WORK TO BE COMPLETED
From the entries below, reproduce exactly the line containing "module paint_ring(ball, ring)", the line containing "shown = obj.evaluated_get(depsgraph)", and every line in between, with nothing added.

EXCERPTED RECORDS

————

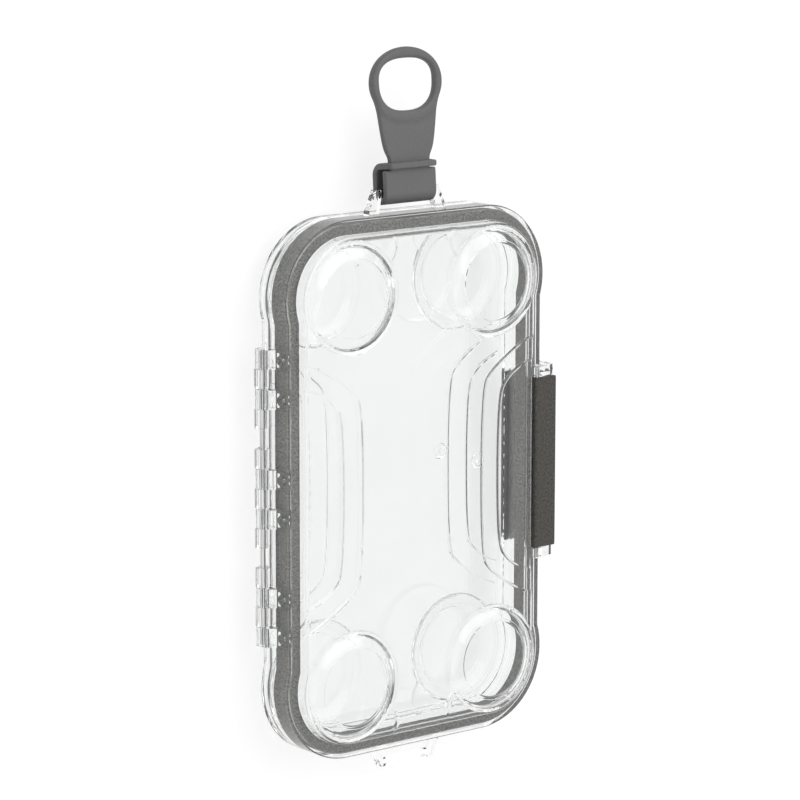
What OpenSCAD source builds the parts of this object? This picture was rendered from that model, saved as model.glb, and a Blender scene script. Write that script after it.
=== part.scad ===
// Hinged clear case that keeps a phone dry, lying on its back with its front up.
// X runs across it from hinge to latch, Y along it towards the strap, Z up.
// Its rear pads stand on z = 0, and the middle of its outline is the origin.

/* [Case outline] */
// Length over the top and bottom edges
case_l = 172; // [160:1:190]
// Width across the straight middle of the sides
case_w = 102.8; // [94:0.5:112]
// Outer radius of the corners
corner_r = 24.1; // [22:0.1:27]
// How far each round corner stands out past the straight side
corner_bulge = 1.1; // [0.2:0.1:2]

/* [Covers] */
// Thickness of the outer side walls
side_wall = 1.4; // [1:0.1:2]
// Thickness of the front frame over the liner
frame_t = 1.2; // [0.8:0.1:1.8]
// Thickness of the see-through panels
panel_wall = 1.8; // [1.2:0.1:2.2]
// Thickness of the panel's border wall
border_wall = 1.1; // [0.8:0.1:1.4]
// Height of the front cover's side, from the seam to its frame
front_depth = 10.1; // [8:0.1:16]
// Height of the rear cover's side, from its frame to the seam
rear_depth = 3.6; // [3:0.1:8]
// Gap between the closed covers
seam_gap = 0.2; // [0.1:0.05:0.4]
// Rise of the panel's border above the frame
border_rise = 2.4; // [2:0.1:3]
// Rise of each of the two steps towards the panel's middle
step_rise = 0.5; // [0.2:0.05:0.8]
// Slope width of the panel's border wall
border_slope = 0.4; // [0.2:0.1:0.8]
// Radius of the rounding along the panel's rim
rim_round = 0.8; // [0.4:0.1:1]
// Rounding of the covers' outer edges
edge_round = 0.4; // [0.2:0.05:0.6]

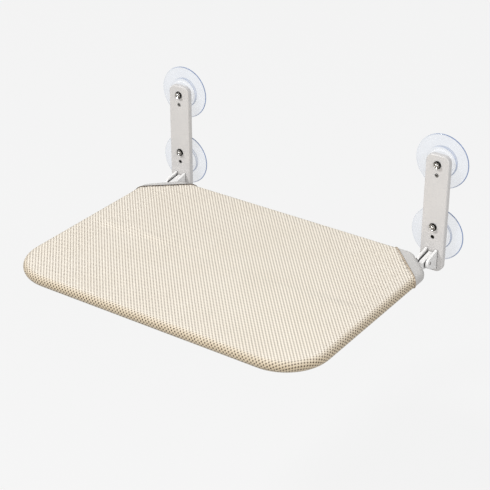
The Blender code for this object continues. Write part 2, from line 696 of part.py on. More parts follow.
def closure_strip():
    """Hook and loop strip that shuts the sleeve, under the deck near its rear edge."""
    top = DECK_Z - SLEEVE_R - SLEEVE_FLAT - GAP
    strip = box((-STRIP_HALF_W, STRIP_Y - STRIP_DEPTH / 2, top - STRIP_T),
                (STRIP_HALF_W, STRIP_Y + STRIP_DEPTH / 2, top))
    return finish_part(strip, "closure_strip", "strip")


# ---------------------------------------------------------------- assembly
def parent_to_axis(objects, name, x):
    """Put moving pieces under an empty on the hinge axis."""
    empty = bpy.data.objects.new(name, None)
    empty.location = (x, PIVOT_Y, PIVOT_Z)
    PARTS.objects.link(empty)
    bpy.context.view_layer.update()
    for obj in objects:
        obj.parent = empty
        obj.matrix_parent_inverse = empty.matrix_world.inverted()


def build():
    bracket_parts = {}
    deck_parts = []
    for side, sign in SIDES.items():
        x = sign * BRACKET_X
        pieces = [bracket_bar(side, x), hinge_fork(side, x), hinge_pin(side, x),
                  hinge_spacer(side, x, "inner"), hinge_spacer(side, x, "outer")]
        for end in ("upper", "lower"):
            pieces += [suction_cup(side, end, x), cup_stud(side, end, x), washer(side, end, x),
                       hex_nut(side, end, x), locating_screw(side, end, x)]
        bracket_parts[side] = pieces
        deck_parts += [hinge_tongue(side, x), corner_fitting(side, x), tongue_screw(side, x)]
    deck_parts += [frame_tube(), rear_tube(), fabric_cover(), closure_strip()]
    parent_to_axis(deck_parts, "deck_axis", -BRACKET_X)
    parent_to_axis(bracket_parts["right"], "right_bracket_axis", BRACKET_X)


build()
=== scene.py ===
"""Looks of the folding window perch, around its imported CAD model."""

import math

import bmesh
import bpy
import numpy as np
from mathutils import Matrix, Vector


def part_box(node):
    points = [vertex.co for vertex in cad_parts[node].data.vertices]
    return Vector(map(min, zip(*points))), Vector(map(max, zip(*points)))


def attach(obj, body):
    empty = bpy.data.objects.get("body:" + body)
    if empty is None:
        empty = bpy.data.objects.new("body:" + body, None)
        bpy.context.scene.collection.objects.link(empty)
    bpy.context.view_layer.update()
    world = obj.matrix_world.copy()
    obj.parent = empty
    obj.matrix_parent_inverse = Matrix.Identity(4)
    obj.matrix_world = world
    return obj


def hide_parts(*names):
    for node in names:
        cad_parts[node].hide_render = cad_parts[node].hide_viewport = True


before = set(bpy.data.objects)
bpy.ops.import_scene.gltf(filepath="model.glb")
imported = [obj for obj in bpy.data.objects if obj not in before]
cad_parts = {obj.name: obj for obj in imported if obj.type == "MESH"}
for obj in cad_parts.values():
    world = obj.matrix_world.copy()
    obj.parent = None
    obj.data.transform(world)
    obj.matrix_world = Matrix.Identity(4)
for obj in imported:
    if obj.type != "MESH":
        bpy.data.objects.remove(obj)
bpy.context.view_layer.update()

# ---------------------------------------------------------------- sizes, in metres
SIDES = {"left": -1, "right": 1}
ENDS = ("upper", "lower")

COVER_LOW, COVER_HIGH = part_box("fabric_cover")
DECK_Z = (COVER_LOW.z + COVER_HIGH.z) / 2
SLEEVE_R = 0.0094                       # outside of the cloth round the tube
HALF_W = COVER_HIGH.x - SLEEVE_R        # tube centre line
REAR_Y = COVER_HIGH.y - SLEEVE_R
FRONT_Y = COVER_LOW.y + SLEEVE_R
CORNER_R = 0.066                        # front corners, at the tube's centre line
# The cloth's cut edge, from over the rear tube to over the side tube, as (|x|, y)
CUT_EDGE = {"left": ((0.2055, -0.0500), (0.2655, -0.1015)),
            "right": ((0.2055, -0.0505), (0.2655, -0.1105))}
CLOTH_T = 0.0009

# The knitted mesh: holes in rows along X, each row shifted by half a pitch
MESH_PITCH = 0.0059
MESH_ROW = 0.00346

REAR_CORNER_R = 0.004                   # rear corners, before the diagonal cut
PANEL_RINGS = 34
FIRST_RING = 0.002                      # share of the way out, so that the middle is no point
SLEEVE_RISE = 0.0002                    # of the panels over the round of the tube
EDGE_STEPS = 14
SAG_GRID = (60, 44)
SAG_FRAMES = 24
TOP_SAG = 0.0028
BOTTOM_SAG = 0.0020

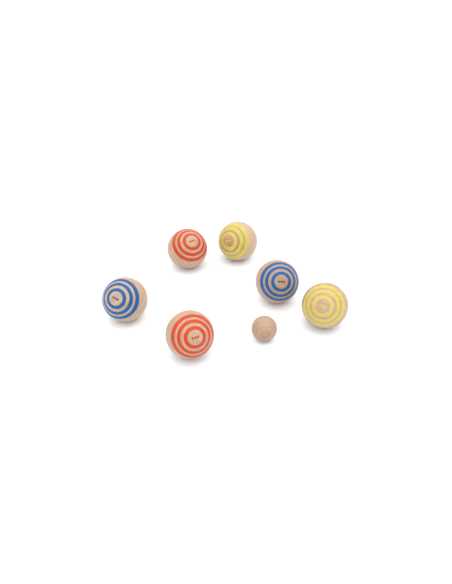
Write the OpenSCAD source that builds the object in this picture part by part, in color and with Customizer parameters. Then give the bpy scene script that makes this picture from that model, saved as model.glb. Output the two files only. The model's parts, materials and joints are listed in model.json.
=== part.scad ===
// Wooden bocce set: six striped playing balls and one plain jack, lying on the ground.
// +Z is up and the ground is z = 0. The origin is below the middle of the set.
// Lengths are in millimetres and angles are in degrees.

/* [Balls] */
// Diameter of each playing ball
ball_d = 73; // [60:1:90]
// Diameter of the jack, the small plain target ball
jack_d = 40; // [25:1:50]

/* [Painted rings, as angles from the ball's pole] */
// Where the inner ring starts
inner_ring_start = 18; // [14:0.5:20]
// Width of the inner ring
inner_ring_width = 9; // [6:0.5:12]
// Where the middle ring starts
middle_ring_start = 34.5; // [33:0.5:36]
// Width of the middle ring
middle_ring_width = 9.5; // [6:0.5:12]
// Where the outer ring starts
outer_ring_start = 50; // [49:0.5:52]
// Width of the outer ring
outer_ring_width = 11.5; // [6:0.5:14]
// Thickness of the paint on the wood
paint_t = 0.25; // [0.1:0.05:0.4]

/* [Centre mark, a row of three dots on the pole] */
// Radius of a dot, as an angle
dot_radius = 2.9; // [1:0.1:3]
// Angle between neighbouring dots
dot_spacing = 6.4; // [6.1:0.1:7]

/* [Layout] */
// How far apart the set lies, as a share of the places in BALLS
spread = 1; // [1:0.1:3]
// Places around each full circle
smoothness = 128; // [48:16:192]

/* [Hidden] */
$fn = smoothness;
ball_r = ball_d / 2;
jack_r = jack_d / 2;

WOOD = "burlywood";
RED = "orangered";
BLUE = "royalblue";
YELLOW = "khaki";

// Name, place on the ground, the pole's azimuth and elevation, the turn of the ball
// about its pole (0 lays the row of dots level), and the paint's colour.
BALLS = [
    ["red_front", [-51.5, -133.5], [-71, 31], 4, RED],
    ["red_back", [-65, 110.5], [-61, 51], 1, RED],
    ["blue_left", [-160, -41.5], [-108, 38], -16, BLUE],
    ["blue_right", [90.5, -1], [-83, 34], -5, BLUE],
    ["yellow_right", [160, -70], [-108, 34], -24, YELLOW],
    ["yellow_back", [28.5, 133.5], [-124, 27], 27, YELLOW]
];
JACK_PLACE = [62, -103.5];

// Name of each ring, and the angles from the pole where it starts and ends.
RINGS = [
    ["inner_ring", inner_ring_start, inner_ring_start + inner_ring_width],
    ["middle_ring", middle_ring_start, middle_ring_start + middle_ring_width],
    ["outer_ring", outer_ring_start, outer_ring_start + outer_ring_width]
];

function part_name(ball, part) = str(ball[0], "_", part);

function ball_parts(ball) = [
    part_name(ball, "ball"),
    for (ring = RINGS) part_name(ball, ring[0]),
    part_name(ball, "centre_mark")
];

// Carries a ball's own frame, with its pole along +Z, to where the ball lies.
module at_ball(ball) {
    azimuth = ball[2][0];
    elevation = ball[2][1];
    translate([ball[1][0] * spread, ball[1][1] * spread, ball_r])
        rotate([0, 90 - elevation, azimuth])
            rotate([0, 0, ball[3]])
                children();
}

// A film of paint on the sphere, between two angles from the pole.
module paint_film(from_angle, to_angle) {
    // The wedge's corners lie outside the ball, so that only its straight sides cut.
    reach = 2 * ball_r;
    middle_angle = (from_angle + to_angle) / 2;
    rotate_extrude()
        intersection() {
            difference() {
                circle(r = ball_r + paint_t);
                circle(r = ball_r);
            }
            polygon([
                [0, 0],
                [reach * sin(from_angle), reach * cos(from_angle)],
                [reach * sin(middle_angle), reach * cos(middle_angle)],
                [reach * sin(to_angle), reach * cos(to_angle)]
            ]);
        }
}

module wood_ball(ball) {
    color(WOOD)
        at_ball(ball)
            sphere(r = ball_r);
}

module paint_ring(ball, ring) {
    color(ball[4])
        at_ball(ball)
            paint_film(ring[1], ring[2]);
}

module centre_mark(ball) {
    color(ball[4])
        at_ball(ball)
            for (step = [-1, 0, 1])
                rotate([step * dot_spacing, 0, 0])
                    paint_film(0, dot_radius);
}

module jack() {
    color(WOOD)
        translate([JACK_PLACE[0] * spread, JACK_PLACE[1] * spread, jack_r])
            sphere(r = jack_r);
}

for (ball = BALLS) {
    wood_ball(ball);
    for (ring = RINGS)
        paint_ring(ball, ring);
    centre_mark(ball);
}
jack();
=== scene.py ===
"""A bocce set lying on a pale floor: turned beech balls with painted rings, and a plain jack.

Lengths are in metres, and grain coordinates are in millimetres.
"""

import json
import math

import bpy
import numpy as np
from mathutils import Matrix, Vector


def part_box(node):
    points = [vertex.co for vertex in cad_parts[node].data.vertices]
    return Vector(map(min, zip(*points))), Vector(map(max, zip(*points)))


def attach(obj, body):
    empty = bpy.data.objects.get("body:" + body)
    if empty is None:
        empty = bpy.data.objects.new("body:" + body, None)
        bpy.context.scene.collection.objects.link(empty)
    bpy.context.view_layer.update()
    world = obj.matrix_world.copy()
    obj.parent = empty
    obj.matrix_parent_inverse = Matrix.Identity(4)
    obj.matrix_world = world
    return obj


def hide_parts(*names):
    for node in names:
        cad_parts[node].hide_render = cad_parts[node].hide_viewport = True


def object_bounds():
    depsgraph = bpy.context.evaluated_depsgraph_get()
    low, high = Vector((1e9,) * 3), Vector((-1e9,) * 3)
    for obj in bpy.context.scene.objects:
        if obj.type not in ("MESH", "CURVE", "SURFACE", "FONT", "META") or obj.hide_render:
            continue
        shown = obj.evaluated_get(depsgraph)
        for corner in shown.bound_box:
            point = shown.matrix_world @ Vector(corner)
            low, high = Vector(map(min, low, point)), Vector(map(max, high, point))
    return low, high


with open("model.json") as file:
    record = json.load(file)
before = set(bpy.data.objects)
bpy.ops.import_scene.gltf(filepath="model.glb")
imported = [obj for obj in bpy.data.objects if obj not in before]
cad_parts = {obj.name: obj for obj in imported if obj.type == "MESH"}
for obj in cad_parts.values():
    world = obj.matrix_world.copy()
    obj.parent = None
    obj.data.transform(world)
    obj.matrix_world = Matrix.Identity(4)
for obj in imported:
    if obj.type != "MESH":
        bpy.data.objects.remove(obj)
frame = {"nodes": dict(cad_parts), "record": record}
cad_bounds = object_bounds()

MM = 0.001
RINGS = ("inner_ring", "middle_ring", "outer_ring")

# ------------------------------------------------------------------ looks of each ball
# fibres are the turn and the tilt of the wood's fibres in the ball's own frame, in degrees:
# the turn is about the pole, and the tilt lifts the fibres out of the equator's plane.
# pith is how far the tree's centre was from the ball's centre, in millimetres, and its
# direction about the fibres, in degrees. depth is how dark the wood is, and face how much
# darker it is round the painted pole, each from 0 to 1.
BALL_LOOKS = {
    "red_front": dict(seed=11, fibres=(80, 8), pith=(95, 20), depth=0.5, face=0.1),
    "red_back": dict(seed=23, fibres=(20, -12), pith=(120, 70), depth=0.5, face=0.0),
    "blue_left": dict(seed=37, fibres=(50, 15), pith=(80, -30), depth=0.35, face=0.0),
    "blue_right": dict(seed=41, fibres=(-35, 5), pith=(70, 45), depth=0.65, face=0.6),
    "yellow_right": dict(seed=53, fibres=(10, -5), pith=(90, -60), depth=0.5, face=0.0),
    "yellow_back": dict(seed=67, fibres=(85, 4), pith=(75, 5), depth=0.0, face=1.0),
    "jack": dict(seed=79, fibres=(4, 7), pith=(60, 78), depth=0.95, face=0.0),
}
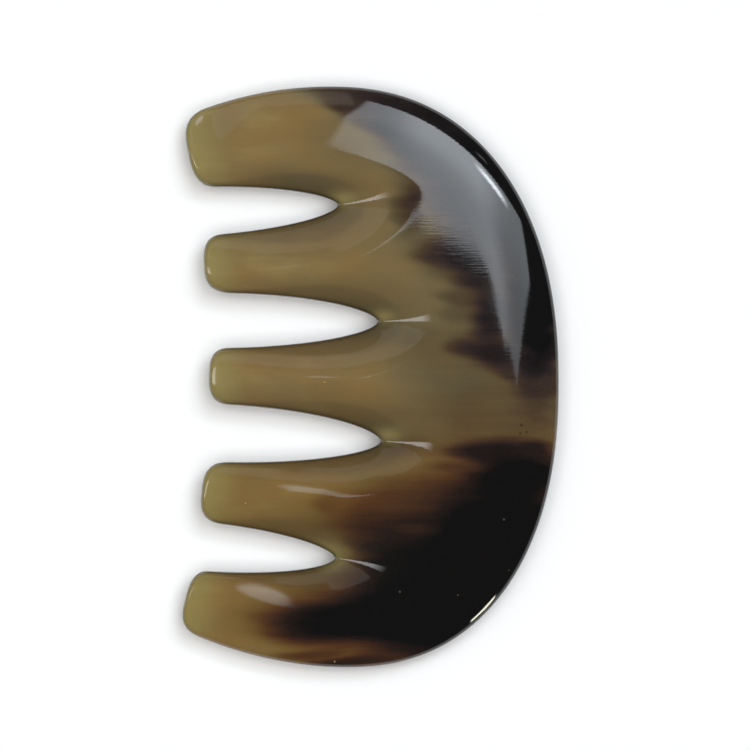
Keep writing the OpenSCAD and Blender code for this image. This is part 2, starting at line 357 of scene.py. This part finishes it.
def sector_plan(k):
    """Plan of sector k: x and y at each step along it, and at each step across."""
    low = outer_chain(1) if k == LAST else slot_chain(k, 1)
    high = outer_chain(0) if k == 0 else slot_chain(k - 1, -1)
    plan = np.empty((ALONG_N + 1, ACROSS_N + 1, 2))
    for i in range(ALONG_N + 1):
        width = np.linalg.norm(high[i] - low[i])
        by_tip = max(1 - i / CORNER_N, 0) ** 2
        by_back = 0 if i <= SLOT_END_N else BODY_STEPS[i - SLOT_END_N - 1] ** 2
        for j in range(ACROSS_N + 1):
            if j <= HALF_N:
                f = step_gap(j, width, crowd(i, k == LAST)) / width
            else:
                f = 1 - step_gap(ACROSS_N - j, width, crowd(i, k == 0)) / width
            point = mix(low[i], high[i], f)
            if by_tip:
                e = mix(-CORNER_E[0], CORNER_E[0], f)
                point = point + by_tip * (tip_point(k, e) - mix(low[0], high[0], f))
            if by_back:
                angle = mix(BACK_ANGLES[k + 1], BACK_ANGLES[k], f)
                point = point + by_back * (back_point(angle) - mix(low[-1], high[-1], f))
            plan[i, j] = point
    return plan


def outline(plans):
    """The outline without the teeth's ends, as one chain of points."""
    top, bottom = plans[0][CORNER_N:, -1], plans[LAST][CORNER_N:, 0]
    return np.concatenate([top] + [plan[-1][::-1] for plan in plans] + [bottom[::-1]])


def wall_ways(k, number):
    """Ways round sector k on which a wall joins its faces, as rows of point numbers."""
    low_end = ALONG_N if k == LAST else SLOT_END_N
    high_end = ALONG_N if k == 0 else SLOT_END_N
    return [number[:low_end + 1, 0], number[-1], number[high_end::-1, -1], number[0, ::-1]]


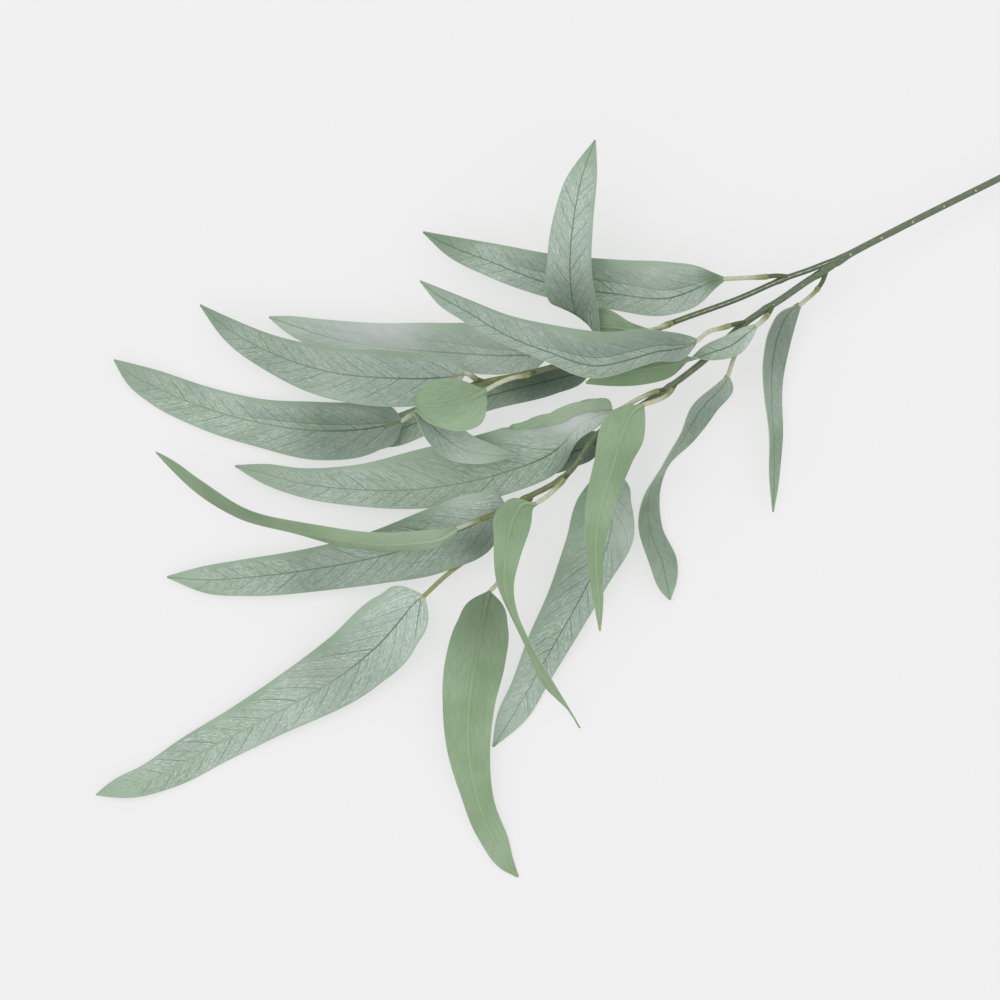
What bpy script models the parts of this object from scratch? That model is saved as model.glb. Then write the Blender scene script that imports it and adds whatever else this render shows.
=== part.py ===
# A cut willow branch lying on a table: one bare stem that forks into two leafy branches.
#
# The branch is laid out on a sheet ruled in half millimetres: x runs right and y runs down.
# Heights above the table are in millimetres. The sheet is drawn as an eye high above it sees
# the branch, so a point that stands higher lies a little nearer to the point below the eye
# than its mark on the sheet. A leaf is drawn by its stalk and by its two edges, left and
# right as seen from the stalk with the upper face towards the eye, and both edges end in the
# tip. Where the edges cross, the blade turns over and shows its pale underside.

import math
import random

import bmesh
import bpy
from mathutils import Vector

MM = 0.001
SHEET_SQUARE = 0.5 * MM       # one square of the sheet
SHEET_CENTRE = (682.0, 459.0)  # the middle of the whole branch, in squares
EYE_SQUARE = (500.0, 500.0)   # the point of the sheet right below the eye
EYE_HEIGHT = 4.0              # metres above the table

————

FINAL RESULT
module paint_ring(ball, ring) {
    color(ball[4])
        at_ball(ball)
            paint_film(ring[1], ring[2]);
}

module centre_mark(ball) {
    color(ball[4])
        at_ball(ball)
            for (step = [-1, 0, 1])
                rotate([step * dot_spacing, 0, 0])
                    paint_film(0, dot_radius);
}

module jack() {
    color(WOOD)
        translate([JACK_PLACE[0] * spread, JACK_PLACE[1] * spread, jack_r])
            sphere(r = jack_r);
}

for (ball = BALLS) {
    wood_ball(ball);
    for (ring = RINGS)
        paint_ring(ball, ring);
    centre_mark(ball);
}
jack();
=== scene.py ===
"""A bocce set lying on a pale floor: turned beech balls with painted rings, and a plain jack.

Lengths are in metres, and grain coordinates are in millimetres.
"""

import json
import math

import bpy
import numpy as np
from mathutils import Matrix, Vector


def part_box(node):
    points = [vertex.co for vertex in cad_parts[node].data.vertices]
    return Vector(map(min, zip(*points))), Vector(map(max, zip(*points)))


def attach(obj, body):
    empty = bpy.data.objects.get("body:" + body)
    if empty is None:
        empty = bpy.data.objects.new("body:" + body, None)
        bpy.context.scene.collection.objects.link(empty)
    bpy.context.view_layer.update()
    world = obj.matrix_world.copy()
    obj.parent = empty
    obj.matrix_parent_inverse = Matrix.Identity(4)
    obj.matrix_world = world
    return obj


def hide_parts(*names):
    for node in names:
        cad_parts[node].hide_render = cad_parts[node].hide_viewport = True


def object_bounds():
    depsgraph = bpy.context.evaluated_depsgraph_get()
    low, high = Vector((1e9,) * 3), Vector((-1e9,) * 3)
    for obj in bpy.context.scene.objects:
        if obj.type not in ("MESH", "CURVE", "SURFACE", "FONT", "META") or obj.hide_render:
            continue
        shown = obj.evaluated_get(depsgraph)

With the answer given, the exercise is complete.